New from Nik Bhatt at Gentlemen Coders (
https://gentlemencoders.com/). This is a 'free' update to the first generation of RP, available from the Mac App store.
I’ve been using RP occasionally as a Mac OS Photos (ie. iPhoto) “extension” editor. The new version 2.0 will do that, too, as well as work in ‘stand-alone’ mode and as a LR Classic plugin. The things I like are the speed of the editor, a full set of Raw processing global adjustments that work well together and good-behaviour (so far as I can tell) when working with raw files in the LR catalog.
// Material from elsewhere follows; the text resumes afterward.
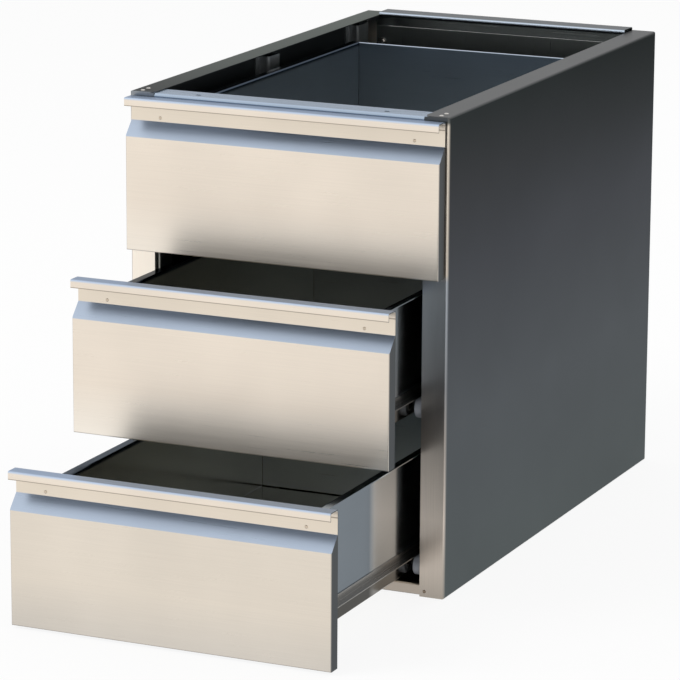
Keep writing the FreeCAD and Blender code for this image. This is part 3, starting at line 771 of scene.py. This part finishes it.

The raw development has two ‘stages’: one for the raw demosaicing incl. raw contrast and input-sharpening and a second development stage for global processing. It will save images transferred via the LR plugin as TIFFs in the catalog or save its own sidecar/adjustments file in the user Library folder (so the raw image itself is untouched) when it processes a raw file selected from its own very speedy file browser in stand-alone mode. Usual export options. There is a useful batch processor in the new version and batch exporting, too.
This is not a full-service photo-editor. There are no local adjustments: nothing requiring brushes or gradients. Crop, perspective and ‘straighten’ rotations are available. But there is no spot correction or in-fill/patching. Final sharpening (luminance channel) is a simple slider; no radius/intensity controls (that said, I didn’t fault the global sharpening of my Olympus OMD EM-1 raws).
The new browser is very quick and tabbed for multiple views of your storage. It displays a selection of Exif data for the selected image. But I can’t find any way to rate/flag/star images. You can define ‘favourite’ folders of images.
There are what look like hiccups: e.g. the ‘crop and straighten’ controls don’t seem to work well in Photos.
This is a capable, low-cost, sort-of-familiar editor that is nicely thought-through for what it does: which in this version is not as much as the Photos raw editor, if you take in to account the latter's ‘auto’ adjustments, ‘retouch’, ‘levels’ and more detailed sharpening controls (etc).
But if you prefer not to use the Photos database and you reach the stage of deciding the only way to cope with the large number of raws you have process is to do as little as possible and move on, this editor is a nice choice.